What do you think about the marketer mindset right now? Do you see a cultural shift at all on the marketer’s side?
It is a really interesting thing. I’m sure you’re aware of this, but the market in Europe is quite different to the US, particularly in digital. In the US, there’s a tendency to do a lot more things in-house so it has not been unusual for advertisers to build their internal, specialist, online marketing teams. That’s much more unusual in Europe though it’s starting to change.
And the reason for this difference is simple – the European market is just more fragmented, because of the nature of different countries and languages and everything else.
Also, in Europe, there is a mass skills shortage in digital and that has been a real problem for the client‑side marketers in particular, who historically slightly undervalue traditional skill sets. They weren’t prepared to pay for [digital marketers]. I think they’ve now woken up to it. In fact, client‑side digital specialists are paid better than in the agency arena.
But the expectations that are made on these people… even in very large organizations where they may only have one person who really is focused on online and are expected to understand everything, from mobile to video, to all forms of display, to data‑driven strategies. That is an extraordinary challenge for anyone, right?
Having said that, with some of our clients, you see incredibly savvy, senior clients in some organizations. Unsurprisingly, people like eBay, Expedia, Google and some of the other Internet companies do have very bright people. But my observation would be that a lot of those best people don’t come from traditional marketing backgrounds. They’ve done a variety of different marketing roles in their career, but at some point they come from somewhere very different.
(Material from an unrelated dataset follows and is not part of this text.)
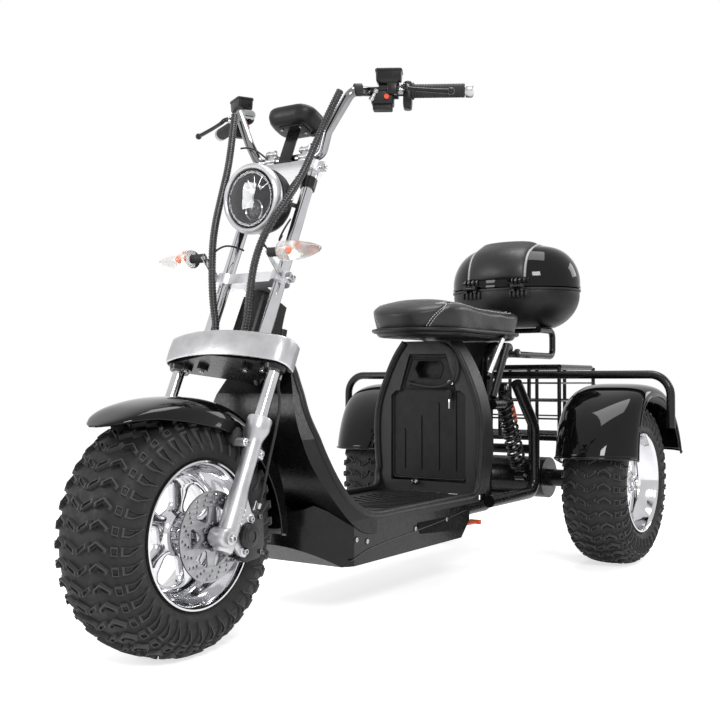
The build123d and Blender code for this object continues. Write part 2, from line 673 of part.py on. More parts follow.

Some of them are very technology-focused. Some of them are very data and analytically focused. But they’re certainly not the traditional work your way up the market in communications groups.
I do think that is a big challenge for more traditional marketing directors, whose experience maybe has been more with TV and with traditional channels, where the analytical rigor has not actually been as central.
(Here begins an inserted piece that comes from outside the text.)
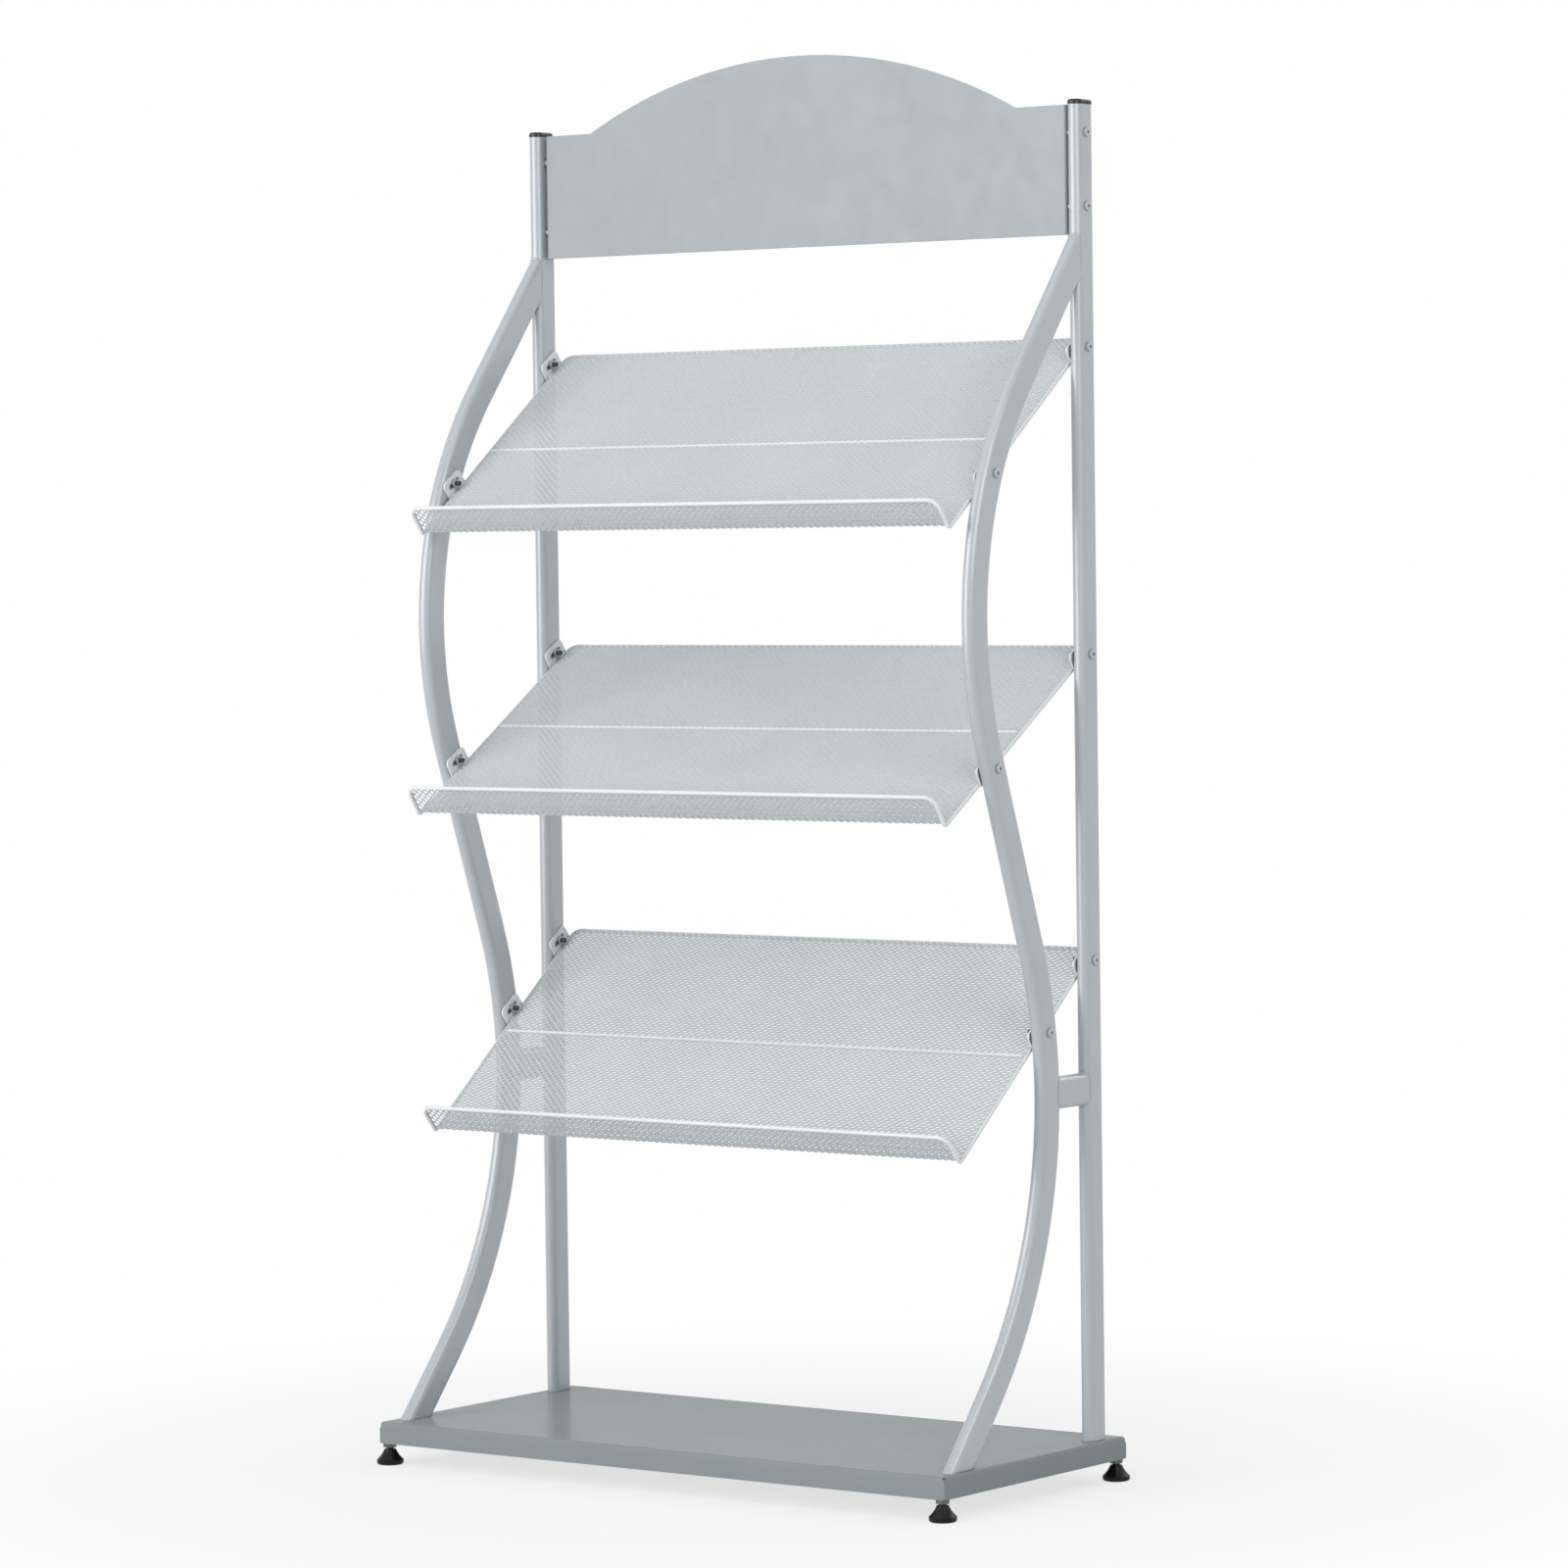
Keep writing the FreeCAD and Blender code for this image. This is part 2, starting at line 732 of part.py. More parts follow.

Let’s look at what’s hot and maybe what’s not from your viewpoint. What are you seeing trend‑wise within your agency?
I would say definitely social [is hot].. We acquired a UK‑based social media agency about a month or so ago annd it was probably the first significant acquisition in that space in the UK by anyone. Our rationale for doing it was in reaction to client demand and we felt that we were missing some of the capability and skill set.
It’s very hard to have a conversation with anyone now in the UK and Europe without ending up having a conversation about social in some guise. That definitely is, I would say, the number one hot ticket at the moment. I think it will also be, this year, a big year in terms of mobile, just because of the penetration of smartphones now.
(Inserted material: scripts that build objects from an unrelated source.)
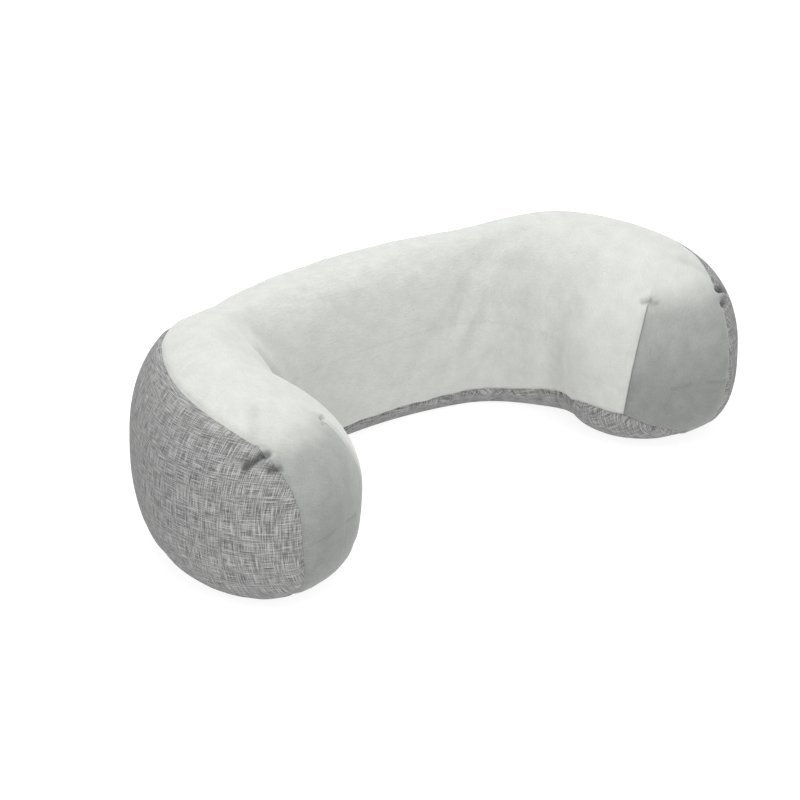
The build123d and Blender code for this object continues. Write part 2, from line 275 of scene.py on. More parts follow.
def dart_distance(points):
    """Signed distance from the plane of the arm's dart, positive towards the arm's end."""
    folded = right_half(points)
    x, y, z = folded[..., 0], folded[..., 1], folded[..., 2]
    level = x * math.sin(DART_TURN) - y * math.cos(DART_TURN)
    return level * math.cos(DART_LEAN) - z * math.sin(DART_LEAN) - DART_OFFSET


def plan_distance(points, line):
    """Signed distance from a plan line, positive on the outer side of the pillow."""
    flat = points.reshape(-1, 3)[:, :2]
    best = np.full(len(flat), np.inf)
    sign = np.ones(len(flat))
    for a, b in zip(line[:-1], line[1:]):
        step = b - a
        away = flat - a
        t = np.clip(away @ step / (step @ step), 0.0, 1.0)
        gap = away - t[:, None] * step
        distance = np.hypot(gap[:, 0], gap[:, 1])
        nearer = distance < best
        best[nearer] = distance[nearer]
        cross = step[0] * away[:, 1] - step[1] * away[:, 0]
        sign[nearer] = np.where(cross >= 0, 1.0, -1.0)[nearer]
    return (best * sign).reshape(points.shape[:-1])


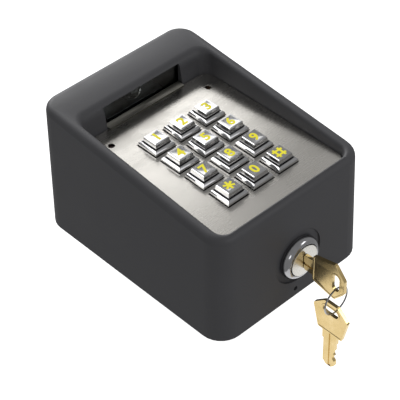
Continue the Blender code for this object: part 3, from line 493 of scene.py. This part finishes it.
# %% [markdown]
# ## Lock body
#
# The bezel is a dome of bright chrome, and behind it runs a barrel with a fine thread for its nut.
# One closed outline makes both: in through the mouth and the bore, back along the barrel with a
# tooth for each thread, and over the dome. A screw modifier would make a true helix. Rings stand in
# for it, because the pitch is too fine to tell them apart and they close without a run-out.

# %% Bezel and threaded barrel
low, high, middle = span("lock_body")
DOME, MOUTH, BORE, BARREL, FLANGE = 4.9 * MM, 9.5 * MM, 7.3 * MM, 11.0 * MM, 12.7 * MM
MOUTH_ROUND, MOUTH_FLOOR, FLANGE_EDGE = 0.3 * MM, 0.6 * MM, 0.8 * MM
LIP, DOME_STEPS = 0.2 * MM, 14
THREAD_PITCH, THREAD_DEEP, THREAD_STOP = 1.0 * MM, 0.4 * MM, 2.5 * MM
flange_y = low.y + DOME
shoulder, mouth_floor = flange_y - FLANGE_EDGE, flange_y - MOUTH_FLOOR
outline = [(MOUTH, low.y + MOUTH_ROUND), (MOUTH, mouth_floor), (BORE, mouth_floor)]
outline += [(BORE, high.y), (BARREL - THREAD_DEEP, high.y)]
place = high.y - THREAD_PITCH / 2
while place > flange_y + THREAD_STOP:
    outline += [(BARREL, place), (BARREL - THREAD_DEEP, place - THREAD_PITCH / 2)]
    place -= THREAD_PITCH
outline += [(BARREL, place), (BARREL, flange_y), (FLANGE, flange_y)]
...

It will be very interesting to see how the competing mobile ad platforms play out, iAds versus AdMob. Is there a role there for specialists, mobile ad networks? Or actually, is it going to move to a small number of big platforms very rapidly? -which in some respects would be preferable.
I think video is a bit of a fight right now. We’d love for it to happen faster, but it feels like it’s a bit further out. Historically, it’s been incredibly expensive. I mean, some of the prices for pre‑rolls, etc. have just been completely nuts in the UK and Europe. I suspect to some extent that may have been the case in the US as well. And there is a need to innovate in terms of ad formats in order to make video a more compelling format both for consumers and for advertisers.
Also, for a long time, video media in the UK was a premium buy. You had to make a commitment for a certain amount at a crazy rate. And you had no idea how it was going to perform – I mean absolutely no idea. So obviously, moving toward more auction‑based models is all good.
But there are even practical constraints like production. Clients who aren’t used to spending huge amounts of money on a TV ad are not going to do that for an online, video‑format‑only pre‑roll that is going to get a much smaller number of views.
So what do they do? Are they repurposing TV ads? -and does that work? Or are they creating something that’s specifically for online? I don’t think anyone’s even vaguely gotten under the skin of that one. Video is the elephant in the room that no one’s really talked about yet. That means obviously lots of opportunity for someone.
So are your clients asking about buying through demand-side platforms, ad exchanges and that sort of audience buying opportunity for their plans? What do you see right now?
Slightly. It varies a lot by clients. You’ve got people like eBay, who have been investing in their own proprietary platform. Of course, one of the challenges of building stuff is sometimes you build it and then you realize that it wasn’t quite what you needed in the end after all.
But, we have other clients who are actually not going to build their own stuff, like eHarmony and Ancestry.com. They’re certainly interested – and had their appetite whetted by media frenzy.
What we’re certainly finding is that a lot of the market is retargeting. A lot of that is actually being kind of gobbled up by specialist players like Criteo.
In some respects, they’re doing a great job at opening up the opportunity, in other respects, obviously they’re an arbitrage bubble, and in a way it feels it shouldn’t work like that.
I think all advertisers recognize that as well. It’s like if I had the data and I could bid myself for the impression for that user, why on Earth would I get Criteo to do it for me?
But advertisers are lacking the sophistication necessary to be able to do that, and I think that that is where agencies have a role to play, an important role, in trying to get clients and advertisers to the point where they start to really understand what it’s going to take.
I mean… even basic things like getting clients to tag up their sites in an intelligent way can be challenging.
The evolution of the DSPs and the exchanges is fantastic. But, for a lot of our clients, a lot of the value is in understanding their own client base at a much deeper level which is, is obviously our heritage, and it’s something we’re very focused on.
We think there’s almost this hole at the moment where there needs to be more investment in data management platforms to build up that side of the data universe.
Final question, what’s the biggest challenge ahead for you and your agency?
The biggest challenge is going to be around technology funds. We as an agency have always had a principle, which is we’re not a software development shop, but if there’s an arena where we see that our clients need something and we can’t see anything on the market that adequately fulfills it, we’ll go and build it. So we’ve built quite a variety of systems. At the same time we work with third‑party platforms such as Kenshoo and Efficient Frontier for paid search.
We definitely see holes in the market and in our opinion, platforms at the moment are not advertiser‑centric enough. So the biggest challenge is what expense you invest in that arena versus waiting.
I think making that decision is the hardest challenge because the technology is becoming so important.